● **EXERCISE DETAILS**: Exactly the lines from the start of the data through the line containing "PAIR_FILL_SHARE = 1.9" should be output, with both ends kept and nothing added.

======== DATASET CONTENT

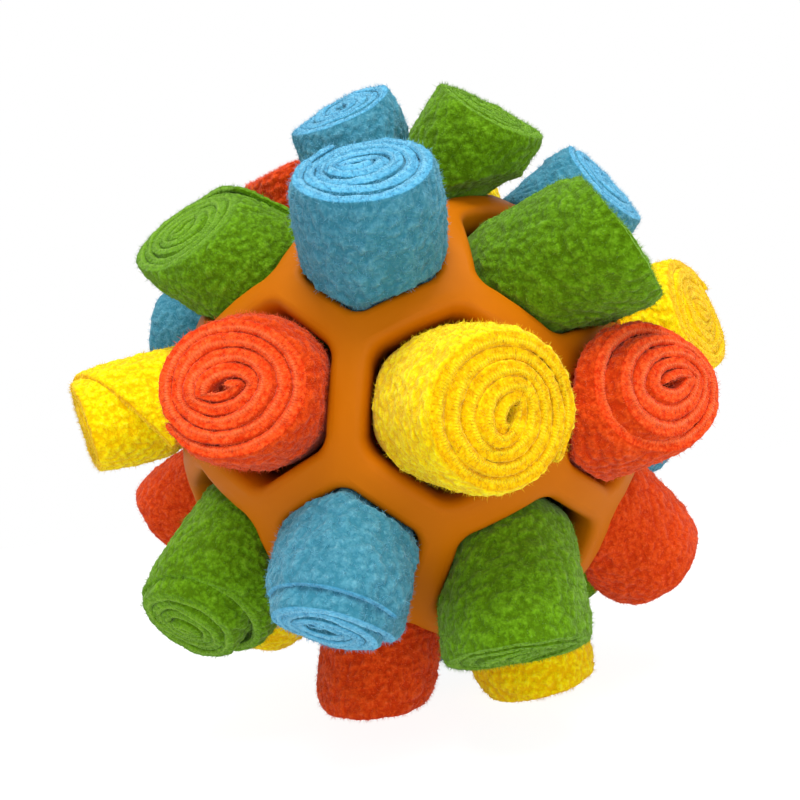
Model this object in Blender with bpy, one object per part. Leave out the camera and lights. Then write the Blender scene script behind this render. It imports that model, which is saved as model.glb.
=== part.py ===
"""Snuffle ball: a moulded rubber lattice ball whose openings hold rolled strips of fleece.

Frame: +Z up, the ball stands on z = 0 on three of its rolls, and its box is centred on the origin.
The side that the photograph shows faces -Y. Lengths are in metres.

The ball is a football cage: an icosahedron with its corners cut off gives 12 pentagons and 20 hexagons,
each of which becomes an opening between broad bars. Every opening is stuffed with one strip of fleece
wound up on itself, except the one on top, which holds two. Each strip is one unbroken spiral, squeezed
to the shape of its opening at the seat and round at its outer end.
"""

import math

import bmesh
import bpy
from mathutils import Matrix, Vector
from mathutils.bvhtree import BVHTree

MM = 0.001

# Rubber ball
BALL_RADIUS = 55 * MM
WALL_DEPTH = 8 * MM
BAR_WIDTH = 7.8 * MM
LIP_RADIUS = 1.9 * MM
LIP_STEPS = 2
OPENING_CORNER_RADIUS = 4.2 * MM
CORNER_STEPS = 2
BAR_CUTS = 1

# How the ball is turned: it stands on one corner of the cage, this far round from the front
PENTAGON_BY_THE_FOOT_DEG = 78

# Fleece rolls
FLEECE_PITCH = 2.5 * MM
LAYER_GAP = 0.64 * MM
SIDES_PER_TURN = 7
HEXAGON_ROLL_RADIUS = 13.7 * MM
PENTAGON_ROLL_RADIUS = 13.1 * MM
ROLL_RADIUS = {6: HEXAGON_ROLL_RADIUS, 5: PENTAGON_ROLL_RADIUS}
CORE_RADIUS = 1.9 * MM
INNER_STICK = 1.5 * MM
CORNER_FILL_SHARE = 1.06
MOST_SEAT_SHARE = 1.2
SEAT_CLEARANCE = 0.35 * MM

# The two rolls that share the top opening
PAIR_ROLL_RADIUS = 12.8 * MM
PAIR_CLEARANCE = 0.4 * MM
PAIR_SEAT_SHARE = 0.44
PAIR_FILL_SHARE = 1.9

# The rolls that the ball stands on are pressed flat by this much
FEET = 3
FLOOR_PRESS = 0.5 * MM

# Halvings in the search for the largest seat that still clears the walls, and the places between two
# sections where the gap between layers is measured
SIZE_STEPS = 24
GAP_SHARES = (0, 0.25, 0.5, 0.75, 1)

RUBBER = ("ochre_rubber", (0.515, 0.156, 0.003), 0.42)
FLEECE = {
    "blue": ("blue_fleece", (0.122, 0.445, 0.631), 0.95),
    "green": ("green_fleece", (0.159, 0.376, 0.019), 0.95),
    "red": ("red_fleece", (0.888, 0.093, 0.023), 0.95),
    "yellow": ("yellow_fleece", (0.930, 0.694, 0.008), 0.95),
}

# A row of the table below holds a roll's colour, where its opening looks (degrees round from the front
# towards +X, then degrees above the level), its size, its stand-off, its lean, the hour that it leans to
# on a clock face seen from outside, how steeply its cut end is turned away from the opening and to which
# hour, how far its core stands out past its outer wrap, and the hour where that wrap ends. Size is a
# share of the usual radius; stand-off, lean, turn and core are shares of the four values here.
FULL_STAND_OFF = 20 * MM
FULL_LEAN = 10 * MM
FULL_TILT_DEG = 40
FULL_CORE_OUT = 4 * MM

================

● **THE ANSWER**:
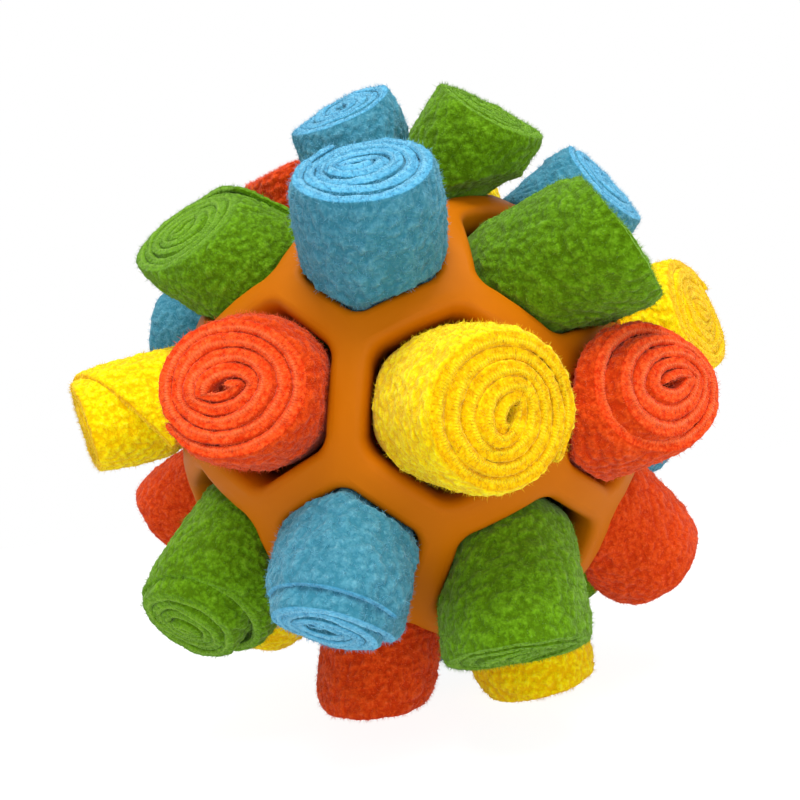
Model this object in Blender with bpy, one object per part. Leave out the camera and lights. Then write the Blender scene script behind this render. It imports that model, which is saved as model.glb.
=== part.py ===
"""Snuffle ball: a moulded rubber lattice ball whose openings hold rolled strips of fleece.

Frame: +Z up, the ball stands on z = 0 on three of its rolls, and its box is centred on the origin.
The side that the photograph shows faces -Y. Lengths are in metres.

The ball is a football cage: an icosahedron with its corners cut off gives 12 pentagons and 20 hexagons,
each of which becomes an opening between broad bars. Every opening is stuffed with one strip of fleece
wound up on itself, except the one on top, which holds two. Each strip is one unbroken spiral, squeezed
to the shape of its opening at the seat and round at its outer end.
"""

import math

import bmesh
import bpy
from mathutils import Matrix, Vector
from mathutils.bvhtree import BVHTree

MM = 0.001

# Rubber ball
BALL_RADIUS = 55 * MM
WALL_DEPTH = 8 * MM
BAR_WIDTH = 7.8 * MM
LIP_RADIUS = 1.9 * MM
LIP_STEPS = 2
OPENING_CORNER_RADIUS = 4.2 * MM
CORNER_STEPS = 2
BAR_CUTS = 1

# How the ball is turned: it stands on one corner of the cage, this far round from the front
PENTAGON_BY_THE_FOOT_DEG = 78

# Fleece rolls
FLEECE_PITCH = 2.5 * MM
LAYER_GAP = 0.64 * MM
SIDES_PER_TURN = 7
HEXAGON_ROLL_RADIUS = 13.7 * MM
PENTAGON_ROLL_RADIUS = 13.1 * MM
ROLL_RADIUS = {6: HEXAGON_ROLL_RADIUS, 5: PENTAGON_ROLL_RADIUS}
CORE_RADIUS = 1.9 * MM
INNER_STICK = 1.5 * MM
CORNER_FILL_SHARE = 1.06
MOST_SEAT_SHARE = 1.2
SEAT_CLEARANCE = 0.35 * MM

# The two rolls that share the top opening
PAIR_ROLL_RADIUS = 12.8 * MM
PAIR_CLEARANCE = 0.4 * MM
PAIR_SEAT_SHARE = 0.44
PAIR_FILL_SHARE = 1.9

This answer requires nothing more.